──────── Data section ────────

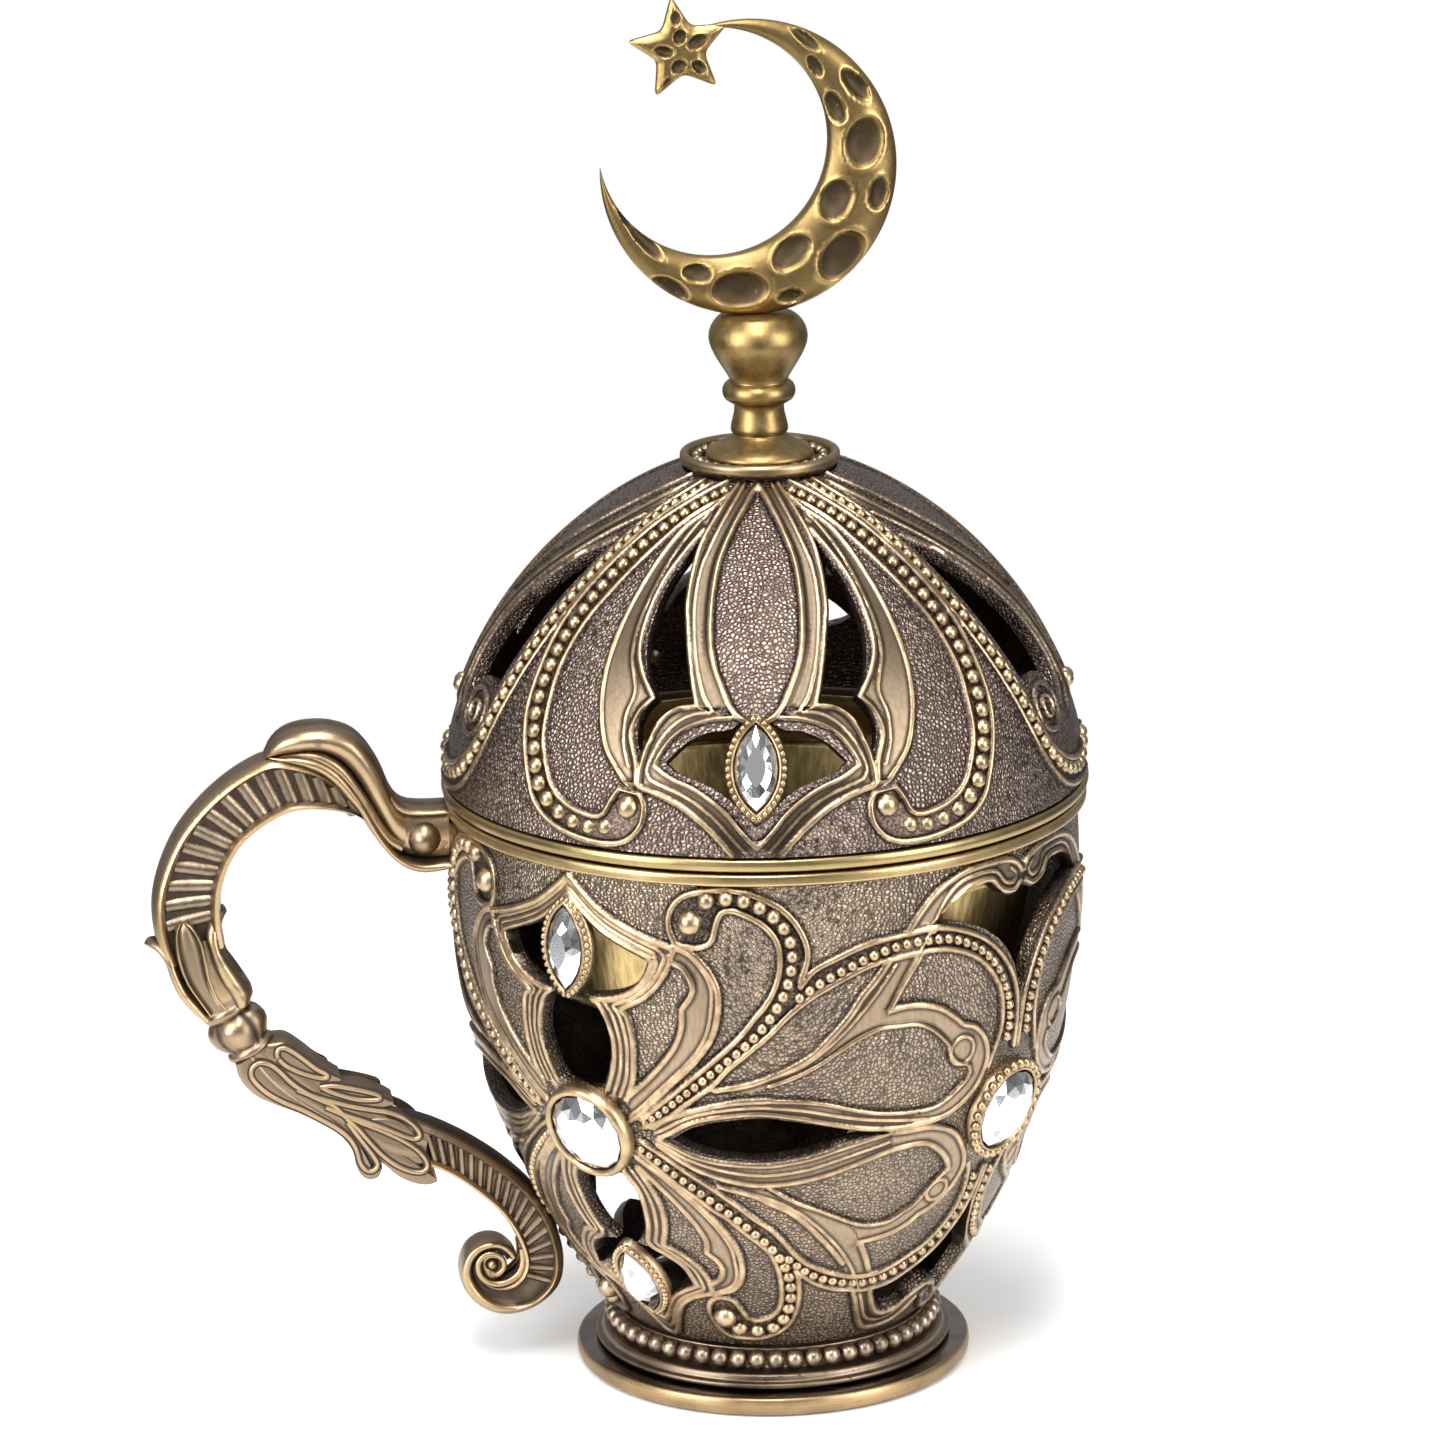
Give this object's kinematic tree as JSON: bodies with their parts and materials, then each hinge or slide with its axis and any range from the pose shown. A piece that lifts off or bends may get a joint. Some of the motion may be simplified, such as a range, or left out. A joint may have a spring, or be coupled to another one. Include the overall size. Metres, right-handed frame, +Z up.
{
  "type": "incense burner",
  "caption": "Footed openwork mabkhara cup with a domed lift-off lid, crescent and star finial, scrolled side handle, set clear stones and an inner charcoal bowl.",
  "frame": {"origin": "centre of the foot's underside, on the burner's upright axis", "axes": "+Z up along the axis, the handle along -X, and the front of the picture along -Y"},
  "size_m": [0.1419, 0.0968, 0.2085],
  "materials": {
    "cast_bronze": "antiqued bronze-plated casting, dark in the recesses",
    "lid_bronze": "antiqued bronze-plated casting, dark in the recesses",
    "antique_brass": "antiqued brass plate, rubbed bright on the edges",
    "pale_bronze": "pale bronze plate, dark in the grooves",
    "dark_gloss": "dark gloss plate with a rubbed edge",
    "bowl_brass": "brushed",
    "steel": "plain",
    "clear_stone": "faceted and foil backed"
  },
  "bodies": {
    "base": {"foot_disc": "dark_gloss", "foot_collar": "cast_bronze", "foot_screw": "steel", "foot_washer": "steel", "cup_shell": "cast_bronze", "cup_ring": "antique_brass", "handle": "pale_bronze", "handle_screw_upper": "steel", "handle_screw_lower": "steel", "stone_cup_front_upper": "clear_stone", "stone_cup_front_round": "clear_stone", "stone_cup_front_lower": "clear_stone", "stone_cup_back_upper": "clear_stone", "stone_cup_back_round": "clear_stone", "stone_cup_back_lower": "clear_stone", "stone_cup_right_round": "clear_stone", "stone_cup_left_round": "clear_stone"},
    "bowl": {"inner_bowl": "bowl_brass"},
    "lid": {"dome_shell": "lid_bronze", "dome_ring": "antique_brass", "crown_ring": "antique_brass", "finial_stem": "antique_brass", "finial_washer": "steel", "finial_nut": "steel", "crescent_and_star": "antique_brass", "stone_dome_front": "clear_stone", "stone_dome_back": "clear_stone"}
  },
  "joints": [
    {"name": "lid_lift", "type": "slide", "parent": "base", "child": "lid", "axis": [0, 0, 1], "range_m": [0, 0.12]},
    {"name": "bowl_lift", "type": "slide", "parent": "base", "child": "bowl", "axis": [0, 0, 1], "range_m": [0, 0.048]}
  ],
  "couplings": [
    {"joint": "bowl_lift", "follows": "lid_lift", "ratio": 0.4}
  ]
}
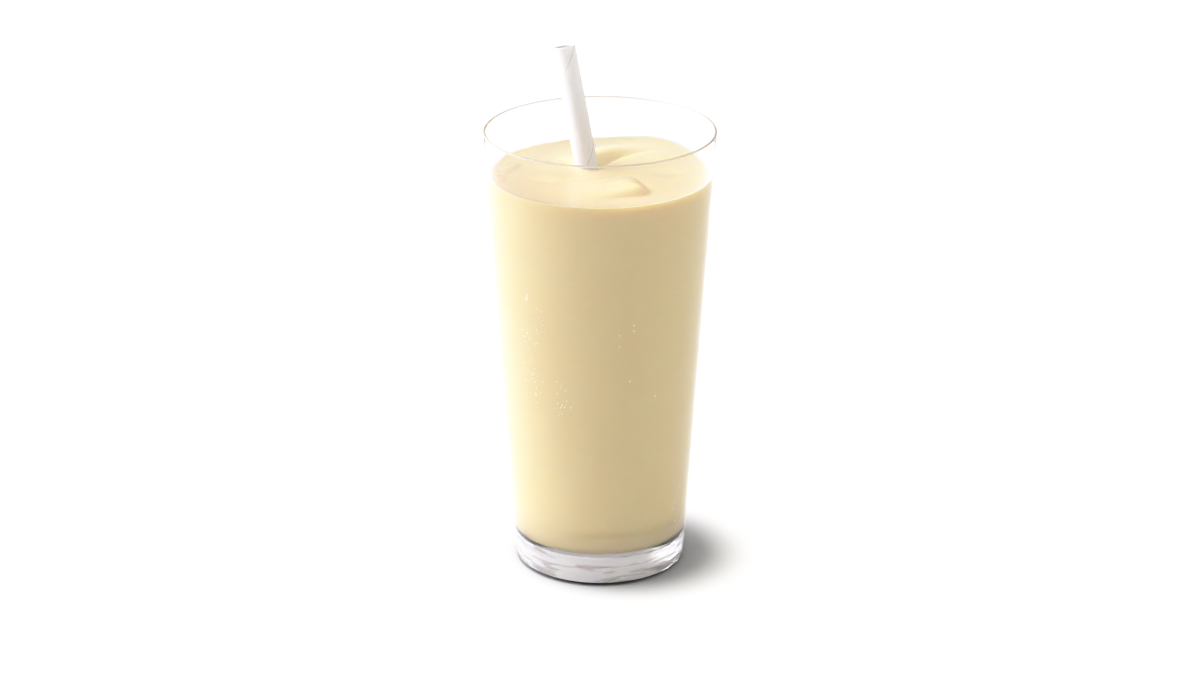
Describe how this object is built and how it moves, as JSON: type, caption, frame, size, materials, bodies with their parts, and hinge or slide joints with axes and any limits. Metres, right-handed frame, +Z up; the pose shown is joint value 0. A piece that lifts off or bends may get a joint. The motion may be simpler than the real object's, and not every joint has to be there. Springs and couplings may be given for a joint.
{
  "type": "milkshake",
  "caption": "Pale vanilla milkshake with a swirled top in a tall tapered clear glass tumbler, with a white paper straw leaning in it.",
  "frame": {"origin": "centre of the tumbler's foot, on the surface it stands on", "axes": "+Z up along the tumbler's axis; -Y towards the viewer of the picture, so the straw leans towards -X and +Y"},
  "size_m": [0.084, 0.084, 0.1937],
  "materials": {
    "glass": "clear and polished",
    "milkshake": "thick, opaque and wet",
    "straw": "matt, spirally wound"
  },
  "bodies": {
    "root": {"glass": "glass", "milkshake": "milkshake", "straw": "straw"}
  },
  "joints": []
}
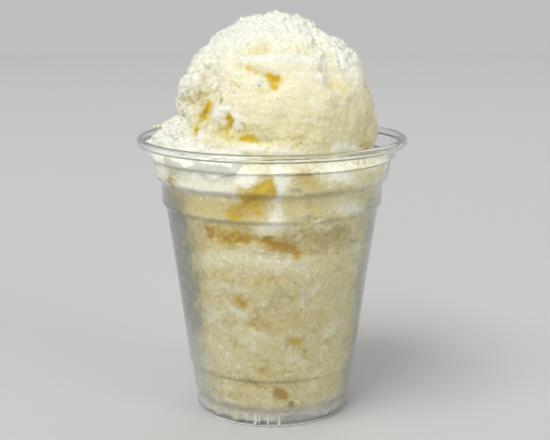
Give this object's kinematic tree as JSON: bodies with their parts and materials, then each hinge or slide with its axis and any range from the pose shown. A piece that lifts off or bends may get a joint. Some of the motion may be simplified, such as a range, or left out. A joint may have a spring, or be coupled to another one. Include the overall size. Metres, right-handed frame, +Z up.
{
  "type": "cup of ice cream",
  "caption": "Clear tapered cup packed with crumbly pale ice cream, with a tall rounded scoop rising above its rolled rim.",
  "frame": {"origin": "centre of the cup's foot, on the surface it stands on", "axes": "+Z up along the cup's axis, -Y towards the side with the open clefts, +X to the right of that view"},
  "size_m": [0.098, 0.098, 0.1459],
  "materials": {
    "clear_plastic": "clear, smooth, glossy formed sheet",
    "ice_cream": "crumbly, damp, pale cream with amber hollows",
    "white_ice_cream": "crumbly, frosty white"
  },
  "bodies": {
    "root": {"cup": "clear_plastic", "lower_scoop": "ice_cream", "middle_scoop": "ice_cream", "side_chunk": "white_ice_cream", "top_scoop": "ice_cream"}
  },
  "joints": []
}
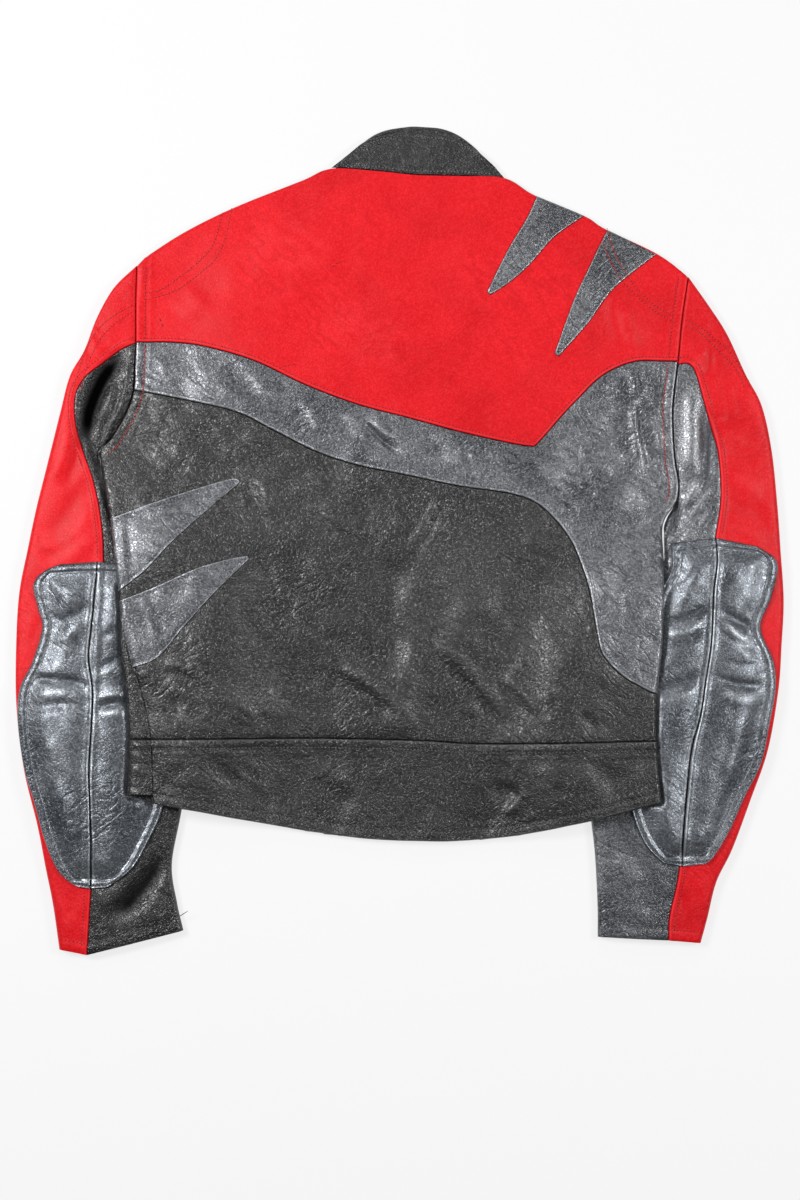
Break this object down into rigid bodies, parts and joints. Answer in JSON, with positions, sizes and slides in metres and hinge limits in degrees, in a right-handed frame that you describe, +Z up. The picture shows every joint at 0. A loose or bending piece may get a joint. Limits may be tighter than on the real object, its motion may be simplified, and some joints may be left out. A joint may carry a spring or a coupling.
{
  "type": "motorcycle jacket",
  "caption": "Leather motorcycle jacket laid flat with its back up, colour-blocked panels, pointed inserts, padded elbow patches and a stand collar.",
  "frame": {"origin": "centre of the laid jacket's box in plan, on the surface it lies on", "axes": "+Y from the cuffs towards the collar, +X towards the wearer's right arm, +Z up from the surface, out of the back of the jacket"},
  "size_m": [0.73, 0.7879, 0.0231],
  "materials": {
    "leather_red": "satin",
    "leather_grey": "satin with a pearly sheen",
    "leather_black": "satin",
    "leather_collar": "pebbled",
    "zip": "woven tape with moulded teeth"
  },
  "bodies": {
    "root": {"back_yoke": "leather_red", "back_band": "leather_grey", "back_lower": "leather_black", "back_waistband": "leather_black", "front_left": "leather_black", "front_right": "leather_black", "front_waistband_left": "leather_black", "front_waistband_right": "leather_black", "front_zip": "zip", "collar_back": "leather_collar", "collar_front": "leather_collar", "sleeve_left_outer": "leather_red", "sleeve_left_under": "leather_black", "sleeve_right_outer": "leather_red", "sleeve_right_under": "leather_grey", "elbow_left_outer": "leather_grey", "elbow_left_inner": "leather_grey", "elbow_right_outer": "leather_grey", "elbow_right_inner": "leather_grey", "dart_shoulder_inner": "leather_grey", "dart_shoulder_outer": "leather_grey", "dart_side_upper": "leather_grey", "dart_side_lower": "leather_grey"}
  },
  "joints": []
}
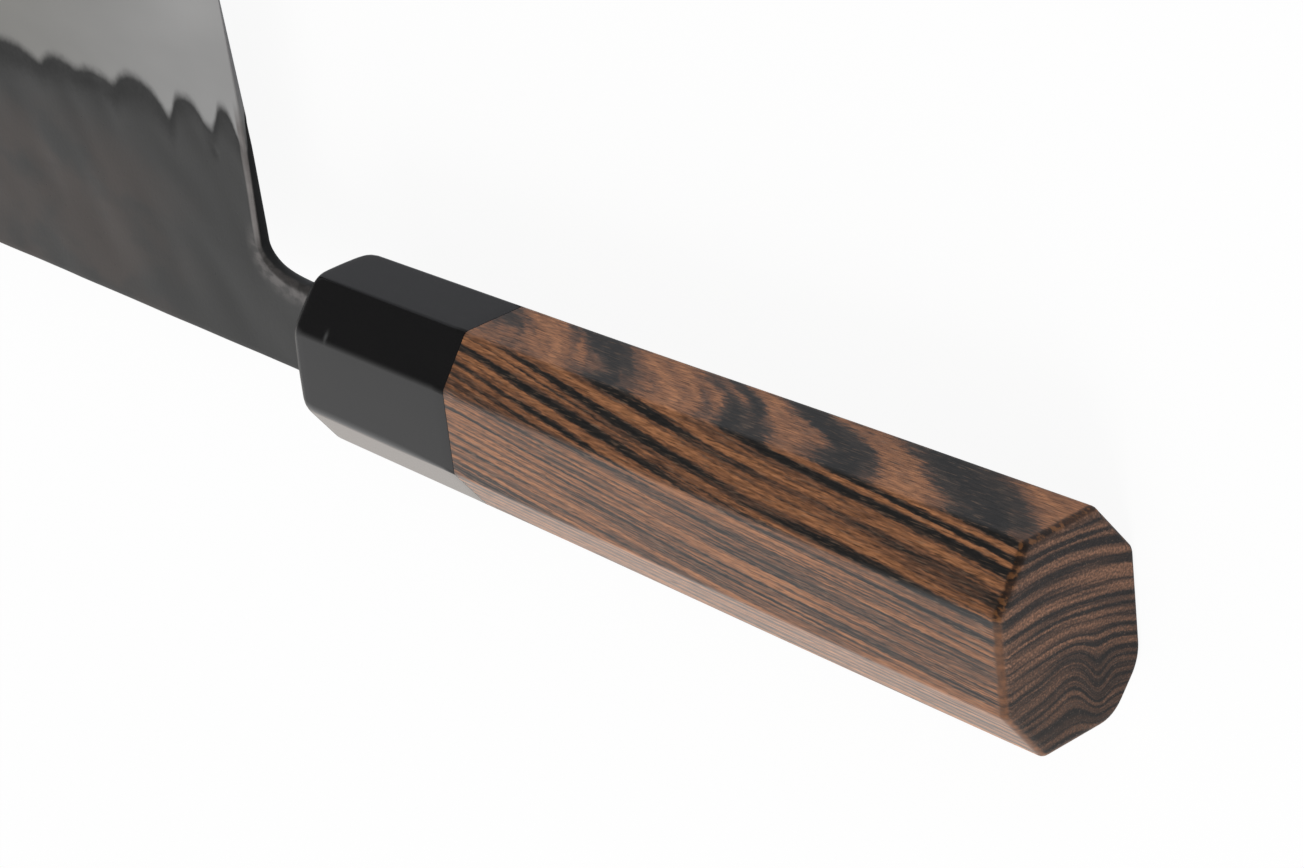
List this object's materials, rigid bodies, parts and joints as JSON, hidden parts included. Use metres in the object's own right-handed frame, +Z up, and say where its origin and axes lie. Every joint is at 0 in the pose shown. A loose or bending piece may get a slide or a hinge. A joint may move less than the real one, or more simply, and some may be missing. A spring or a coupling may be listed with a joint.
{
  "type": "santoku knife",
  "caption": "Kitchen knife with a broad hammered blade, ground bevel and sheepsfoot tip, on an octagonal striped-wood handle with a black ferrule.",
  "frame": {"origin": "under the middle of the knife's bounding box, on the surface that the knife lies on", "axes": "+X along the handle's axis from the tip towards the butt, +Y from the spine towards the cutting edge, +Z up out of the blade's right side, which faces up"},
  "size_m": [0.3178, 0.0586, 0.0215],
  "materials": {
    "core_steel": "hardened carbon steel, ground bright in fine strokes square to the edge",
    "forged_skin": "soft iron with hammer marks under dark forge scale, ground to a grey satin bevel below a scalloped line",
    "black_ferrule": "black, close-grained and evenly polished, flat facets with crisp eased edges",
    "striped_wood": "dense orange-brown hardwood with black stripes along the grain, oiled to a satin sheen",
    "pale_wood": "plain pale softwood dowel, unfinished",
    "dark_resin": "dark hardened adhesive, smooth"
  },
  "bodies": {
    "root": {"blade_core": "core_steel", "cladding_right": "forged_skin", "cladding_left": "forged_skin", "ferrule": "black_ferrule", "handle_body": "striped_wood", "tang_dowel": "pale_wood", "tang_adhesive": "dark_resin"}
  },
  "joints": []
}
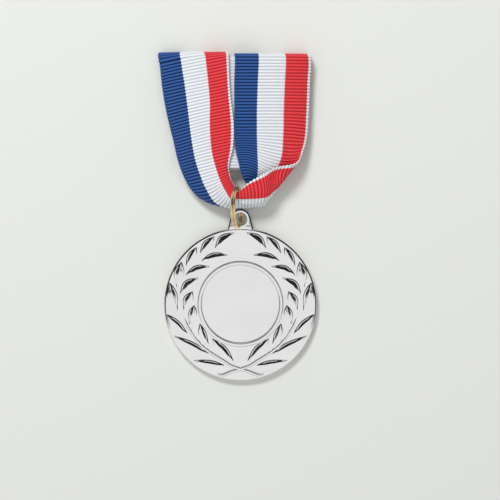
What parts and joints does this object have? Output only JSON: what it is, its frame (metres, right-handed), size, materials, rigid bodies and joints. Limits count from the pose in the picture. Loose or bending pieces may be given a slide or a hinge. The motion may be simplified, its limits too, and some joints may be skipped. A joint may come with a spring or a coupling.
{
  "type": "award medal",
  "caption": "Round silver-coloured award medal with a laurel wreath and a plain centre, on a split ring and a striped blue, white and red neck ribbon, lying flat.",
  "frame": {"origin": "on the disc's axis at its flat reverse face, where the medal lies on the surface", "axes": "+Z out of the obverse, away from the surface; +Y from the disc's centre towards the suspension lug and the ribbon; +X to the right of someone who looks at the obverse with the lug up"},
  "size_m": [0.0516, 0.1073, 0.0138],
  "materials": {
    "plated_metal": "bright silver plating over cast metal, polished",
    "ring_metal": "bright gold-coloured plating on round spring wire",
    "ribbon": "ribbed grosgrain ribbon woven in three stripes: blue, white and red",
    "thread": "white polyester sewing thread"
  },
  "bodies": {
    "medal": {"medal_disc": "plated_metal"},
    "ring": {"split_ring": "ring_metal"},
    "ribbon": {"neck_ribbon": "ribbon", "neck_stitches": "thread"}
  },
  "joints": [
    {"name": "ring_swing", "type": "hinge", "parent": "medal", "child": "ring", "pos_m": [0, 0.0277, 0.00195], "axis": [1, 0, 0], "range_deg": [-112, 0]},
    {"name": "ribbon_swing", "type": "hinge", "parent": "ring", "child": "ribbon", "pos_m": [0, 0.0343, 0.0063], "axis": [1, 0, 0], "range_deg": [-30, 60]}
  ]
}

────────

* _What is asked_
Note every line above where the string "caption" shows up, and copy those lines.

* _Result of this exercise_
  "caption": "Footed openwork mabkhara cup with a domed lift-off lid, crescent and star finial, scrolled side handle, set clear stones and an inner charcoal bowl.",
Describe how this object is built and how it moves, as JSON: type, caption, frame, size, materials, bodies with their parts, and hinge or slide joints with axes and any limits. Metres, right-handed frame, +Z up; the pose shown is joint value 0. A piece that lifts off or bends may get a joint. The motion may be simpler than the real object's, and not every joint has to be there. Springs and couplings may be given for a joint.
  "caption": "Pale vanilla milkshake with a swirled top in a tall tapered clear glass tumbler, with a white paper straw leaning in it.",
  "caption": "Clear tapered cup packed with crumbly pale ice cream, with a tall rounded scoop rising above its rolled rim.",
  "caption": "Leather motorcycle jacket laid flat with its back up, colour-blocked panels, pointed inserts, padded elbow patches and a stand collar.",
  "caption": "Kitchen knife with a broad hammered blade, ground bevel and sheepsfoot tip, on an octagonal striped-wood handle with a black ferrule.",
  "caption": "Round silver-coloured award medal with a laurel wreath and a plain centre, on a split ring and a striped blue, white and red neck ribbon, lying flat.",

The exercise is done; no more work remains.